The survey of family offices around the world by the US private bank examines what they think about their investments, and the priorities they attach to investment as opposed to other aspects of their work, including governance.
A study of 268 family offices from around the world by Citi Private Bank found that they have raised exposure to fixed income and private equity, making bigger asset allocation changes – more than in recent years.
Strikingly, while family offices continue to examine direct investing and two thirds of the officers are hunting value opportunities, 38 per cent have paused new direct investments due to economic uncertainty.
Citi Private Bank’s Global Family Office Group has just released the results of its 2023 Family Office Survey. The bank said the number of respondents in this year’s survey has more than doubled since last year.
More family offices are focusing on wealth and investment management due to the cloudy macro environment, with less time spent on family unity and continuity compared with previous years.
Citi Private Bank said that there is a large but narrowing gap between intention and action on sustainable investments – a finding that appears to chime with other surveys about ESG investing.
The top concerns for family offices include inflation, interest rate increases, as well as geopolitical uncertainty amidst heightened US/China tensions.
With rising asset prices in the first half of 2023, two thirds of respondents saw mark-to-market portfolio increases and nearly every respondent expects positive portfolio returns over the next 12 months. In an environment of rising financial markets, recession fears and multi-year high bond yields in 2023, many family offices reassessed their asset allocation more than in recent years.
More than half (51 per cent) of respondents said they have boosted fixed income allocations, 38 per cent have raised private equity allocations, and 38 per cent cut their holdings of listed equities.
Direct investing nerves
The report found that direct investing remains a strong focus for family offices, but while 66 per cent of them were hunting opportunistic deals based on attractive valuations, 38 per cent paused new direct investments due to economic uncertainty.

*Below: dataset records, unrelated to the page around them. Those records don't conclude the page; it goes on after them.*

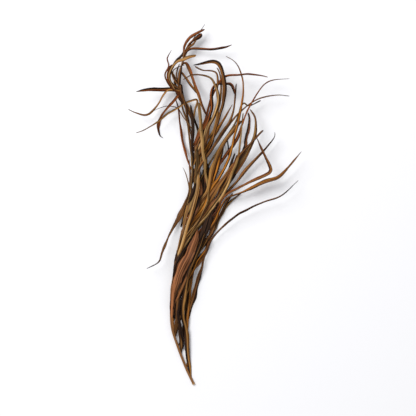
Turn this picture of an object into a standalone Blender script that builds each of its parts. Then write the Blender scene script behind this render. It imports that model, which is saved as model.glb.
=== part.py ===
"""A dried areca palm frond that lies folded up on a flat surface.

The frond is one natural piece. A thin stalk runs from its cut end to its tip, and leaflets grow
from it on both sides. They have dried, folded along their midribs, closed up along the stalk and
curled at their tips. Each leaflet has a route in plan, in millimetres, with its zero at the cut
end of the stalk and +Y towards the tip. Its height comes from what lies under it: the leaflets
are laid one after another, from the lowest to the highest, and each rests on those before it.
"""

import math
import random

import bmesh
import bpy
import numpy as np
from mathutils import Vector

MM = 0.001

# The drawing's zero is the cut end of the stalk. The part's zero is the middle of its box.
BOX_CENTRE = (54.5, 450.4)

# Stalk: route in plan with the height of its centre line, and its width from cut end to tip.
STALK_ROUTE = (
    (2, 0, 2.3), (-17, 40, 2.3), (-38, 95, 6), (-53, 145, 10), (-55, 200, 13), (-52, 245, 15),
    (-42, 315, 17), (-25, 385, 19), (-10, 455, 20), (-3, 525, 21), (0, 625, 21), (-4, 680, 20),
    (-24, 718, 20), (-33, 760, 21), (-31, 785, 21), (-21, 838, 20),
)
STALK_WIDTHS = (6.2, 6.0, 5.6, 5.2, 4.8, 4.4, 4.0, 3.6, 3.2, 2.8)
STALK_SIDES = 8
STALK_FLATNESS = 0.85

# Leaflets. A fold is the drop of a leaflet's edges below its ridge, as a share of its half width.
BLADE_THICKNESS = 1.2
KEELED_BELOW = 6.6
KEELED_DROP = 0.5
FOLD_WIDEST = 0.38
FOLD_NARROW = 0.60
TAPER = (0.45, 0.85, 1.0, 1.0, 0.95, 0.88, 0.75, 0.55, 0.15)
TURN_LIMIT = math.radians(24)
TURN_SEED = 1000
FLOATING = 30.0

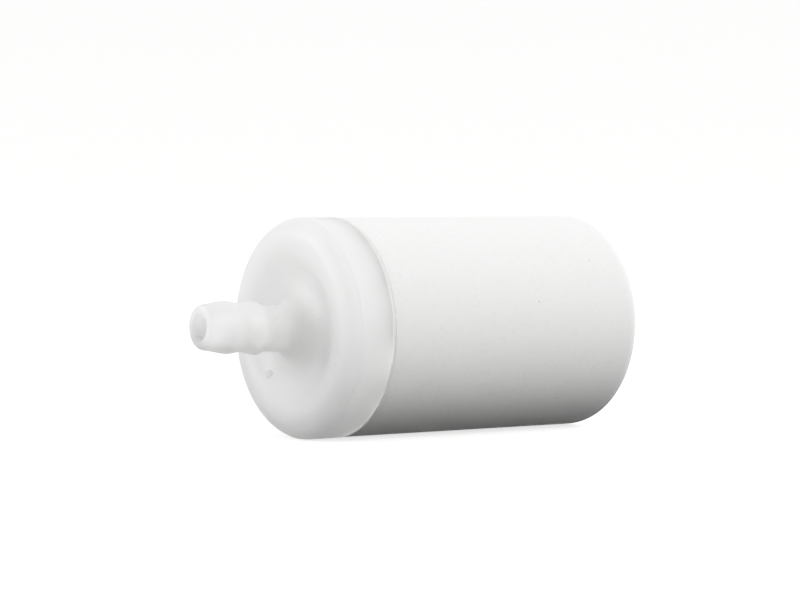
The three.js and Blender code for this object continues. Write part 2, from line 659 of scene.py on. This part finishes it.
@dataclass
class BarbedCap:
    """Moulded cap: nipple with two barbs, flare, dish, rounded rim and the spigot inside the cup."""

    node: str = "barbed_cap"
    rim_length: float = 4.2 * MM
    rim_width: float = 1.8 * MM
    rim_round: float = 1.7 * MM
    rear_round: float = 0.03 * MM
    wall: float = 1.7 * MM
    dish_depth: float = 0.9 * MM
    flare: float = 2.2 * MM
    barb_radius: float = 2.14 * MM
    neck_drop: float = 0.29 * MM
    waist_drop: float = 0.19 * MM
    inner_crest: float = 3.3 * MM
    outer_crest: float = 5.9 * MM
    crest_land: float = 0.3 * MM
    barb_shoulder: float = 0.7 * MM
    waist_shoulder: float = 1.0 * MM
    bore_radius: float = 0.9 * MM
    bore_lead_in: float = 0.2 * MM
    tip_land: float = 0.35 * MM
    tip_round: float = 0.4 * MM
    spigot_radius: float = 6.02 * MM
    spigot_wall: float = 1.2 * MM
    spigot_lead_in: float = 0.4 * MM
    parting_at: float = 1.25 * MM  # fine ridge where the two halves of the mould met
    parting_height: float = 0.03 * MM
    parting_width: float = 0.12 * MM
    gate_radius: float = 0.35 * MM  # nub on the dish's slope where the plastic was injected
    gate_place: float = 5.3 * MM  # distance from the axis
    gate_height: float = 0.2 * MM  # above the dish, at the nub's middle
    gate_sink: float = 0.3 * MM  # how far it reaches down into the cap
    gate_angle: float = -46.5  # degrees round the axis, from +Y towards +Z
    gate_crater: float = 0.05 * MM
    gate_sides: int = 32
    lean: float = 0.35 * MM  # how far the soft nipple's tip leans up
    lean_reach: float = 9.5 * MM  # how far from the tip the lean dies out

    def _nipple(self, tip: float) -> list[Ring]:
        """Rings from the neck forward to the bore's mouth.

        Args:
            tip: Place of the nipple's tip along X.

        Returns:
            The rings.
        """
        neck = self.barb_radius - self.neck_drop
        half_land = self.crest_land / 2
        tip_radius = self.bore_radius + self.bore_lead_in + self.tip_land + self.tip_round
        return [
            (neck, -self.inner_crest + half_land + self.barb_shoulder),
            (self.barb_radius, -self.inner_crest + half_land),
            (self.barb_radius, -self.inner_crest - half_land),
            (self.barb_radius - self.waist_drop, -self.outer_crest + half_land + self.waist_shoulder),
            (self.barb_radius, -self.outer_crest + half_land),
            (self.barb_radius, -self.outer_crest - half_land),
            (tip_radius, tip + self.tip_round),
            *arc((tip_radius - self.tip_round, tip + self.tip_round), self.tip_round, 0, -90, 8),
            (self.bore_radius + self.bore_lead_in, tip),
            (self.bore_radius, tip + self.bore_lead_in),
        ]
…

Technology was the most popular sector for direct investment in every region apart from Latin America, where there was a preference for real estate (57 per cent versus 43 per cent). Another disparity was in attitudes towards healthcare, where 58 per cent of family offices in Europe, the Middle East and Africa and 56 per cent of family offices in Asia Pacific named the sector among their top three, compared with 26 per cent in North America.
Furthermore, 74 per cent of family offices reported that their primary focus has shifted towards wealth management and investment management (55 per cent). This is well ahead of fostering family unity and continuity (21 per cent), but this trend is less pronounced for third generation families, who recognise the need to manage critical issues alongside short-term imperatives.
At the same time, the families themselves are focused on preparing for the future by preserving asset values (68 per cent) and preparing the next generation as responsible wealth owners (60 per cent).
“With inflation, market volatility and geopolitical concerns top of mind amongst ultra-high net worth investors and their families, they are readily diversifying their portfolios and considering direct and sustainable investments. It’s clear they are thinking beyond the now with an eye towards the future,” Ida Liu, global head of Citi Private Bank, said.
Fieldwork for the study was conducted in June.